世の中の「問題」の9割は金(経済)で解決する
2008年 02月 12日
■無理心中事件が最近、妙に多いという気がする。足立区の「機械工」宅で起こった心中事件は、次男が両手首をナタで切断され、妻と母が惨殺されるなど凄惨なもので、眼をそむけたくなる光景だ。
■なにが原因であったか詳細はわからないが、どうも経済的問題が大きな理由であったようだ。無理心中事件に限らず「事件」の背後には「経済問題」がひそんでいることが多い。。つまり関係者が経済的に窮迫し、心理的に追いつめられ絶望した結果、どうにでもなれという気分になって突っ走ってしまうのである。
■逆にいえば、この世の不幸の9割以上は「お金」があれば解決できるといってもいいくらいだ。中東のテロだって、アフリカでの内乱だって、みんな根底には経済問題がひそんでいる。「金持ち喧嘩せず」のたとえばがある通り、経済的に余裕があれば好きこのんで「過激なこと」「極端なこと」を起こす気にならないものである。
■多くの国民が「中流意識」をもっていたバブル期までの日本では、犯罪も少なく自殺や無理心中も少なかったと記憶する。この20年近くアメリカでの犯罪が減ったのも、経済がうるおい、窮迫する人が比較的少なくなっていたからである。人は動物としての生存本能をもっているので、「食えなくなる」つまり基本的な生存をおびやかされると、動物としての本能をむき出しにして、他を倒してでも、場合によっては殺してでも、自分の生存を維持しようとする。

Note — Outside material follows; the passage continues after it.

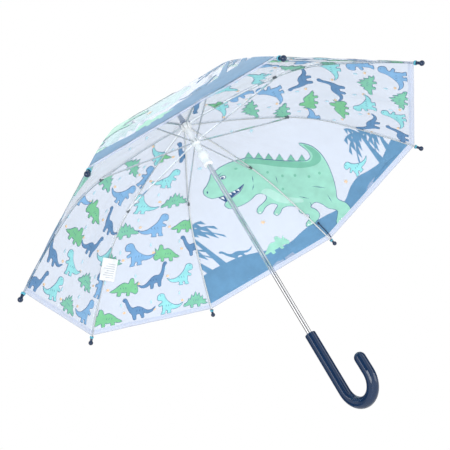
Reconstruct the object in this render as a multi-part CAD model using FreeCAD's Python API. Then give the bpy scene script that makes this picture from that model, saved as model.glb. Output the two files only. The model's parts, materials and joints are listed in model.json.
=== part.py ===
"""Children's stick umbrella, standing open: a J handle, a steel shaft, a sliding runner, eight ribs with
their stretchers, and eight film panels. +Z runs up the shaft; the origin is the centre of the grip."""

import FreeCAD, Part
import math
import os

Vec = FreeCAD.Vector
Z = Vec(0, 0, 1)

# ---- driving dimensions, mm and degrees -------------------------------------------------------------
COUNT = 8                       # ribs, stretchers and panels
PITCH = 360 / COUNT

GRIP_LENGTH = 99.0              # straight part of the handle
HANDLE_R = 8.6
HOOK_R = 30.6                   # centre line of the bend
HOOK_RISE = 21.0                # straight end above the bend
HOOK_AZIMUTH = 21.0
SOCKET_DEPTH = 42.0             # how far the shaft goes into the handle

SHAFT_R = 4.0
SHAFT_WALL = 0.7
FIT = 0.06                      # radial clearance of what slides or turns

TIP_PLANE = 272.5               # height of the tip balls' centres
CROWN_PIVOT_R = 7.0
CROWN_PIVOT_Z = TIP_PLANE + 198.0
RUNNER_PIVOT_R = 6.0
RUNNER_PIVOT_Z = TIP_PLANE + 161.0
CATCH_AZIMUTH = 157.5           # between two ribs, on the side away from the hook

# A rib's centre line: it starts down at RIB_START and turns further down along three arcs (length, turn).
RIB_START = 11.12
RIB_ARCS = ((174.87, 9.45), (89.27, 19.03), (154.91, 6.96))
RIB_WIDTH = 2.2
RIB_HEIGHT = 2.0
EYE_THICKNESS = 0.9

STRETCHER_WIDTH = 1.5
STRETCHER_HEIGHT = 2.2
STRETCHER_OFFSET = 2.9          # sideways from the rib at the outer end, so that it folds past the rib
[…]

■今、アメリカの経済が急速に後退し「食えない人」が急増している。本日のテレビ朝日の「報道ステーション」で入ってきたばかりのニュースとして、世界最大の自動車販売台数を誇るGMが自動車業界でかつてない4兆4400億円もの大赤字を計上したと伝えていた。これは容易ならざる事態というべきだろう。
■アメリカの景気後退は日本はもちろん中国や韓国などの産業にも強い影響をおよぼすに違いなく、こういう国でも「食えない層」が急増する可能性が強い。当然のことだが、社会は極めて不安定になる。一歩間違えば世界大恐慌になる……と警告するエコノミストもいる一方で、いや日本には1000兆円を超える「個人資産」があるから大丈夫というエコノミストがいるが、前者の可能性が強いように思える。
■政治家や霞ヶ関の官僚に知恵を絞って「危機回避」の手をうってもらいたいものだが、本日の「報道ステーション」によると、国土交通省の主張してきた「54兆円」の道路建設費についても数字の根拠が薄れる事態が、国会論戦で発覚した。民主党の若手議員の鋭い追求に公明党の冬柴国交大臣はオタオタしていた。国交省の天下り等々で無駄に消費されるなど、税金の配分がまったくおかしい。日本(日本国民)を崖っぷちから救うためにこそ、税金を有効に使って欲しいものだ。
■本日の「報道ステーション」は短い時間の中で、「経済」のからむ諸問題を的確にわかりやすく伝えていた。古館キャスターの「つっこみ」も核心をついており、地上波テレビメディアの中では、ぎりぎりのところでかなり健闘している……といっていいのではないか。